_What you are asked to do_
Find each line with the word "axes" and state how many there are, nothing more.

----- Records to use

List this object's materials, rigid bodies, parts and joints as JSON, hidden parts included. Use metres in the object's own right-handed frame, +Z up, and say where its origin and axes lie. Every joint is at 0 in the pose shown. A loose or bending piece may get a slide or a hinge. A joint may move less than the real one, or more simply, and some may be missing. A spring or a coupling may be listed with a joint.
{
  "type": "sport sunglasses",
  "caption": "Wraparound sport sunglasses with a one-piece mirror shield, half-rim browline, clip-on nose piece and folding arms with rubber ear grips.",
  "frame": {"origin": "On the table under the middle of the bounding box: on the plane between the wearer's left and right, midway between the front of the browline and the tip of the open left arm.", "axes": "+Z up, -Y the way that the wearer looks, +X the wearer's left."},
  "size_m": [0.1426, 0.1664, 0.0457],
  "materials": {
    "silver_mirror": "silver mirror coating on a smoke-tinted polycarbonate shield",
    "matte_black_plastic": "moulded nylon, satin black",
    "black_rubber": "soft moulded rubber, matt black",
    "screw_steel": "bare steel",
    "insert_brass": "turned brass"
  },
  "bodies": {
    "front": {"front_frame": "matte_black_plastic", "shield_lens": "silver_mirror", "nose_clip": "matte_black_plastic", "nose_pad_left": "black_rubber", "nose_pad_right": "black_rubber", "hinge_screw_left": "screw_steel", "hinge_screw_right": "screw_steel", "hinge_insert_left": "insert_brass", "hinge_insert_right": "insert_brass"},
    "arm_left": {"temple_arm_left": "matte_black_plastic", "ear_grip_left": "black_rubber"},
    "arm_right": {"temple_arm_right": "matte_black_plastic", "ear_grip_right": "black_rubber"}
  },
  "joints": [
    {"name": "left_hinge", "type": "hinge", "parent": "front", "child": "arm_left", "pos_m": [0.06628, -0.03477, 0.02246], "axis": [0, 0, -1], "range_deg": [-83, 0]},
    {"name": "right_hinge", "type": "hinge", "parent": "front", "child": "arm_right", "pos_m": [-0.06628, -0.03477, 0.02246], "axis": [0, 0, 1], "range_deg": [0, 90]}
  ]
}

----------
----- Records to use

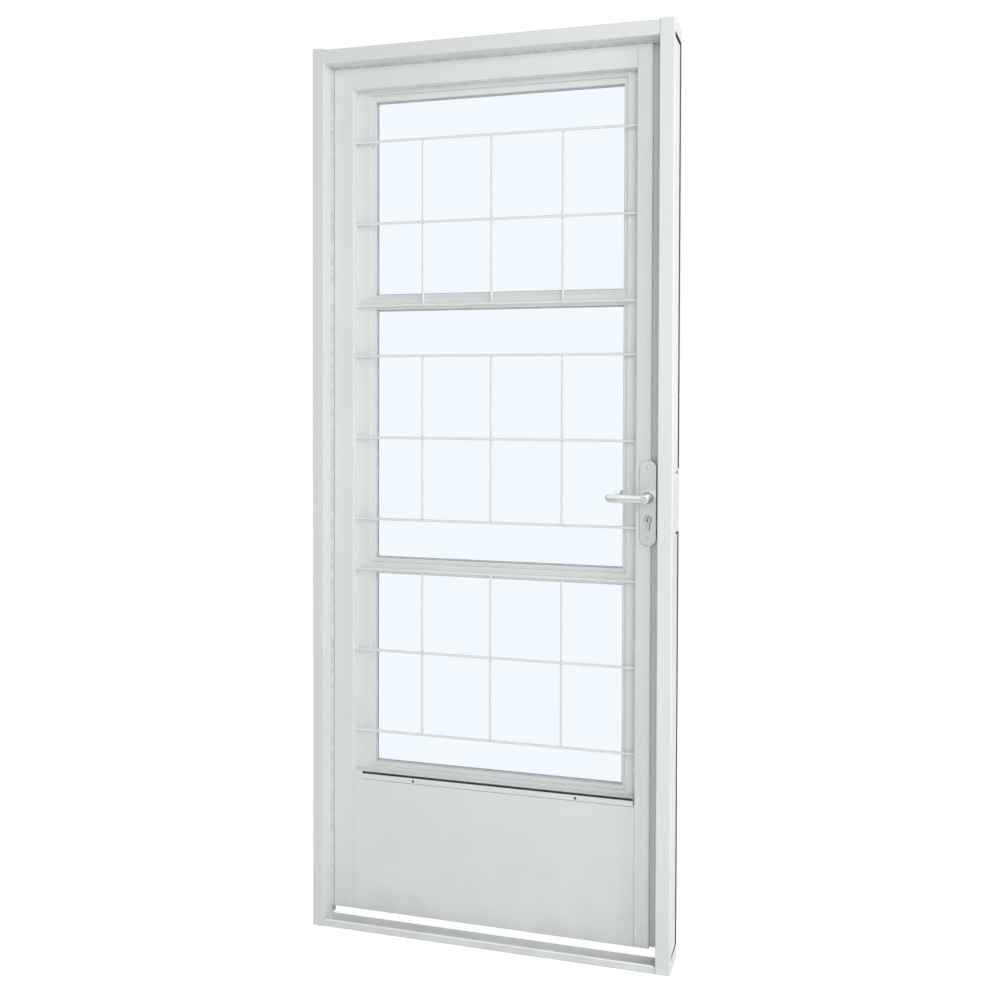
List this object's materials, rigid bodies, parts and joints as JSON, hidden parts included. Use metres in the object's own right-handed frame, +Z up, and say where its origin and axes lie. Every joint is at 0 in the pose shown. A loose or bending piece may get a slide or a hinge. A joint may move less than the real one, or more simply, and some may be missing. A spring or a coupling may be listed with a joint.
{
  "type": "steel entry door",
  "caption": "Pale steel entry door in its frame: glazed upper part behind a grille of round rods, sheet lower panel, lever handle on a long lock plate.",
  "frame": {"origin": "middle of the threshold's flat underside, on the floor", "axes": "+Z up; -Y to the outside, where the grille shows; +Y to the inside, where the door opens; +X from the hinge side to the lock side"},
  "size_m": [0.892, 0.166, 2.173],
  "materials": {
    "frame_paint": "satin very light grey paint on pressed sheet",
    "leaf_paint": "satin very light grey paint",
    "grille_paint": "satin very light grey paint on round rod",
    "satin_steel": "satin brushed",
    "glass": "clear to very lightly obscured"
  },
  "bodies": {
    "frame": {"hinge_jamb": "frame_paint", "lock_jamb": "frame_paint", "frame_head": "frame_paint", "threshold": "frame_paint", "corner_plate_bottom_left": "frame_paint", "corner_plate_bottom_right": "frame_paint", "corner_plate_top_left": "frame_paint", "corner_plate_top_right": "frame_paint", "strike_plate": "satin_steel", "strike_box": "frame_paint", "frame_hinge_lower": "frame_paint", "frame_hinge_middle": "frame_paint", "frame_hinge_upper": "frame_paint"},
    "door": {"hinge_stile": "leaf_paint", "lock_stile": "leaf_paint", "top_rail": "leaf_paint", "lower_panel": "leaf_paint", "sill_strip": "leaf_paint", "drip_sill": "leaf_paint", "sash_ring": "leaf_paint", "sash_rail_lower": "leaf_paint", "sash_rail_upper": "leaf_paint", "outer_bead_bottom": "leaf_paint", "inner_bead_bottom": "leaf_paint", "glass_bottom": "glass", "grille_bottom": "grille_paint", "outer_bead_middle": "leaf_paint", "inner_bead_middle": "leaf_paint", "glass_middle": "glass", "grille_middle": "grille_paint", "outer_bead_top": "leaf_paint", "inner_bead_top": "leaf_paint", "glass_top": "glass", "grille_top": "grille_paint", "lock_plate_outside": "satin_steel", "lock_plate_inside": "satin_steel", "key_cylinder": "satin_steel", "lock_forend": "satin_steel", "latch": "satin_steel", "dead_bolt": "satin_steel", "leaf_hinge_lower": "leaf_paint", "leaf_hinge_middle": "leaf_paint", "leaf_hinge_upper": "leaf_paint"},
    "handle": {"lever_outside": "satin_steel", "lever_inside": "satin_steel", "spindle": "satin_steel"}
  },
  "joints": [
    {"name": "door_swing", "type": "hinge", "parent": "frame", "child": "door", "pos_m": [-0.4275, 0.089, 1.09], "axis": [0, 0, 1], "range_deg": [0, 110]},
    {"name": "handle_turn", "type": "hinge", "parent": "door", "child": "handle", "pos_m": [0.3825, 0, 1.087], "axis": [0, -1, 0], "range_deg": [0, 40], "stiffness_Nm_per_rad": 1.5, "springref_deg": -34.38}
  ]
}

----------

_Right answer_
4